Menurutnya, hal itu harus menjadi atensi karena kalau tidak, akan menjadi bumerang besar apalagi saat ini KPK sudah dilemahkan.
"Untuk pemimpin ke depan saya bilang bilang pesimis. Tapi ini tantangan besar karena tidak satupun kita lihat dari calon-calon presiden itu tidak jelas visinya terkait lingkungan. Semuanya mendorong investasi sebesar-besarnya," imbaunya.
Dia mencontohkan yang pada isu nikel untuk kendaraan listrik. Saat ini banyak dorongan agar kota-kota di Eropa dan kota-kota besar di Indonesia untuk menggunakan mobil listrik. Namun yang terjadi di balik itu adalah terjadinya penghancuran (pertambangan nikel) besar-besaran di Sulawesi.
"Di Sulawesi misalnya, itu terjadi penghancuran besar-besaran dan itu tidak menjadi pertimbangan oleh penguasa bahwa kerusakan lingkungan, gagasan atau pembangunannya, tidak mewakili generasi yang akan datang sama sekali. Hal itu tidak menjadi poin penting untuk pemerintah pada saat ini," ujarnya.
Menurutnya, isu lingkungan itu malah dinafikan demi kepentingan investasi tanpa memperhitungkan daya dukung daya, daya tampung dan daya lingkungannya tidak pernah akan diaudit dan tidak menjadi isu utama.
"Dan semua calon sepertinya mengarah ke situ. Kita nggak tahu apakah calon-calon Kepala Daerah nanti seperti apa. Tapi dengan sentralistik yang sudah dibangun oleh pemerintah saat ini, sepertinya kepala-kepala daerah juga tidak akan bisa berbuat banyak dan harus mengikuti apa instruksi dari pemerintah pusat," tambahnya.

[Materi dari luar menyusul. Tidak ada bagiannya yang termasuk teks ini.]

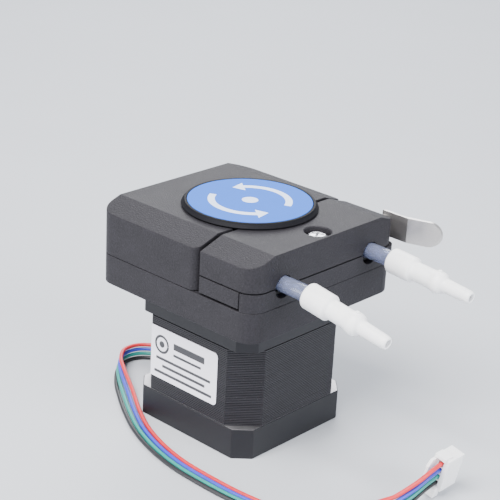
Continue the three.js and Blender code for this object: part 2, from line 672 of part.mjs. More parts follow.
function buildTube() {
  add("pump_tube", sweep(new TubeLine(), circleShape(TUBE.outer, 8, TUBE.inner), 30), FINISH.tube);
  [[-1, "front", FITTING.front], [1, "rear", FITTING.rear]].forEach(([side, word, place]) => {
    add(`hose_fitting_${word}`, hoseFitting(side, place), FINISH.fitting);
    const collar = ring(COLLAR.inner, COLLAR.outer, COLLAR.x0, COLLAR.x1, 20).rotateY(Math.PI / 2);
    add(`tube_collar_${word}`, collar.translate(0, side * TUBE.loop, TUBE.z), FINISH.blackPlastic);
  });
}

// ---------------------------------------------------------------- lead and plug

// One wire of the flat lead: it keeps its place in the row while the row turns from upright to flat and back.
class WireLine extends THREE.Curve {
  constructor(row) {
    super();
    this.row = row;
    this.middle = new THREE.CatmullRomCurve3(LEAD_ROUTE.map(({ at }) => new THREE.Vector3(...at)));
    this.twist = new THREE.CatmullRomCurve3(
      LEAD_ROUTE.map(({ twist }, index) => new THREE.Vector3(index, twist, 0)),
    );
  }

  getPoint(t) {
    const centre = this.middle.getPoint(t);
    const along = this.middle.getTangent(t);
    const left = new THREE.Vector3(-along.y, along.x, 0).normalize();
    const upright = (THREE.MathUtils.clamp(this.twist.getPoint(t).y, 0, LEAD_ROUTE.at(-1).twist) * Math.PI) / 2;
    const nearPlug = THREE.MathUtils.smoothstep(t, 0.9, 0.985);
    const pitch = THREE.MathUtils.lerp(WIRE.pitch, WIRE.plugPitch, nearPlug);
    const offset = this.row * pitch;
    const lowest = WIRE.radius + 0.04 + 1.5 * pitch * Math.sin(upright);
    centre.addScaledVector(left, offset * Math.cos(upright));
    centre.z = Math.max(centre.z, lowest) + offset * Math.sin(upright);
    return centre;
  }
}

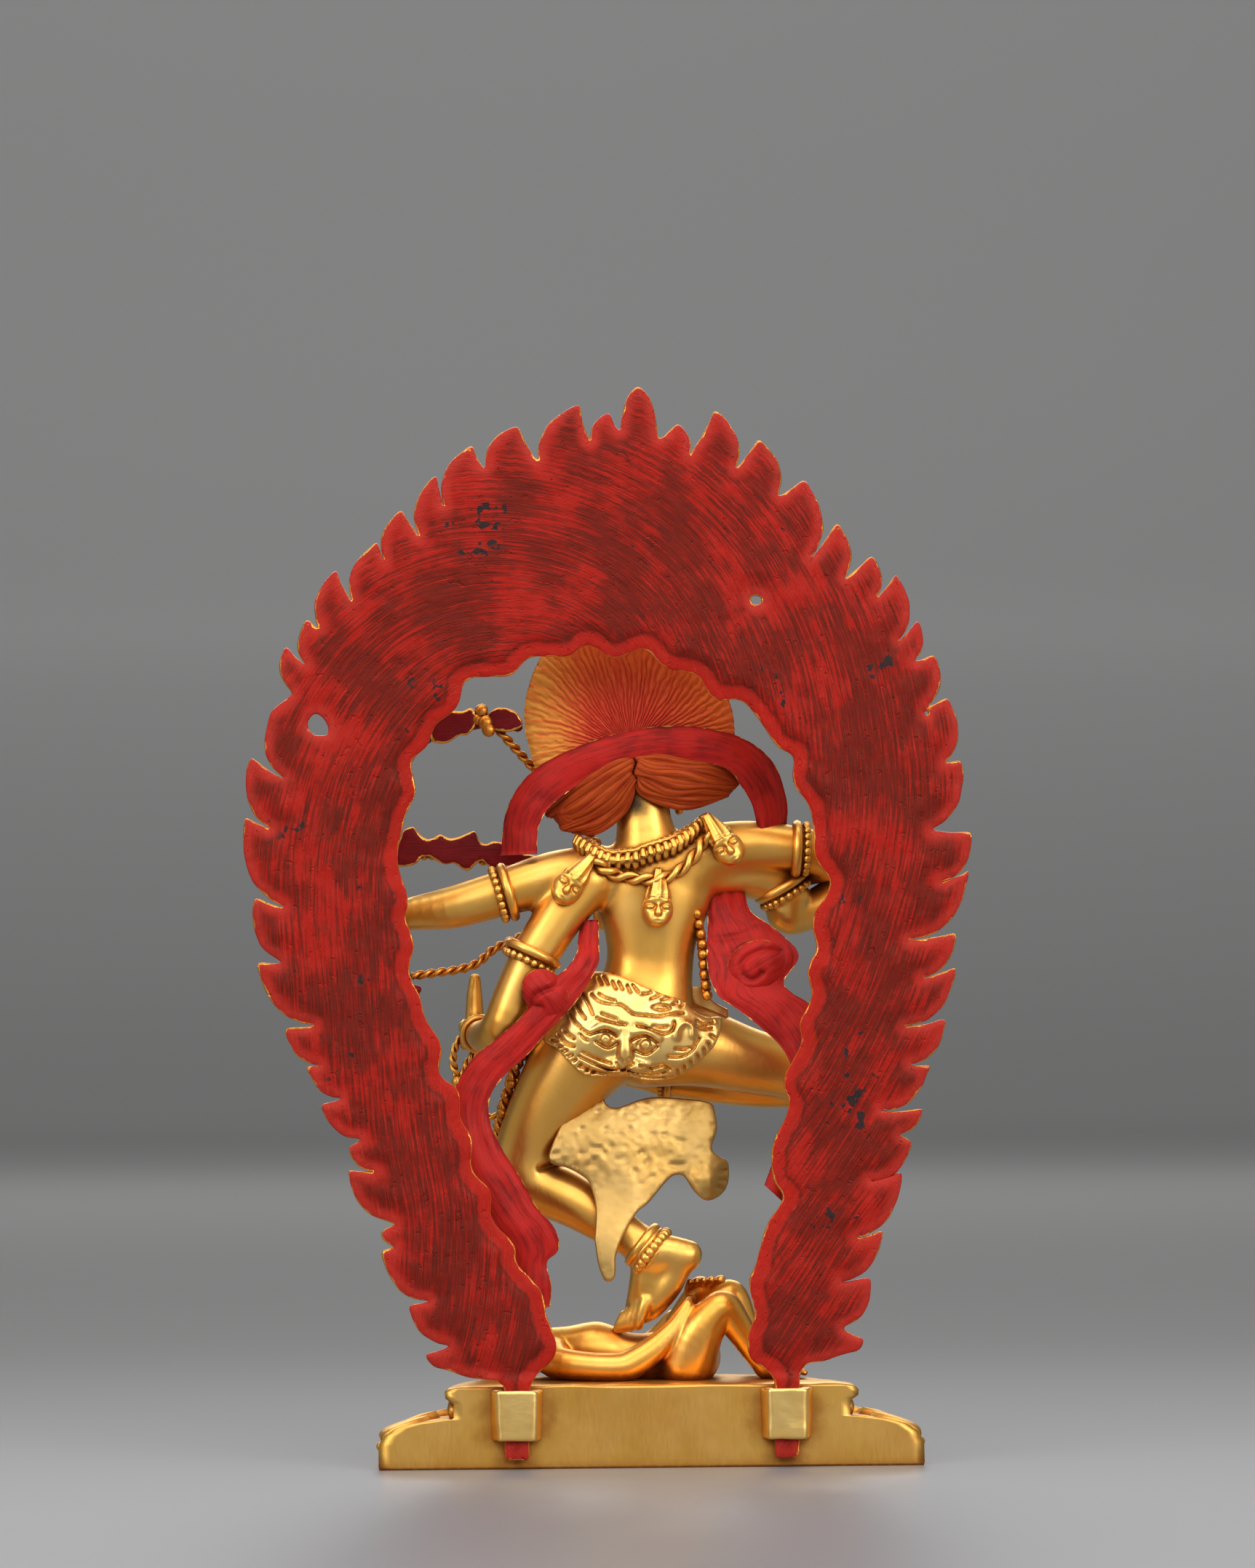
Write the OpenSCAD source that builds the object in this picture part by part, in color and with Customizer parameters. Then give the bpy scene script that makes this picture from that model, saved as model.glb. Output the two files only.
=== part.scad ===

Diketahui, kegiatan Catatan Akhir Tahun merupakan agenda rutin sebagai pengingat peristiwa apa saja yang terjadi sepanjang tahun. Kegiatan ini melibatkan berbagai lembaga swadaya masyarakat (LSM) dan komunitas dan profesi. Di lokasi kegiatan juga diadakan pameran foto karya sejumlah fotografer yang tergabung dalam PFI Kota Medan dan lainnya.
Kemudian, diskusi tematik dengan fotografer dari Lembaga Kantor Berita Nusantara (LKBN) Antara, Jessica Helena Wuysang yang berbagi pengalaman dalam meliput isu lingkungan hidup di kalimantan Barat dan lainnya. Kegiatan dimeriahkan dengan penampilan Kenduri Kopi dan The Bamboes yang dalam karya-karyanya menyuarakan kritik dan potret sosial masyarakat.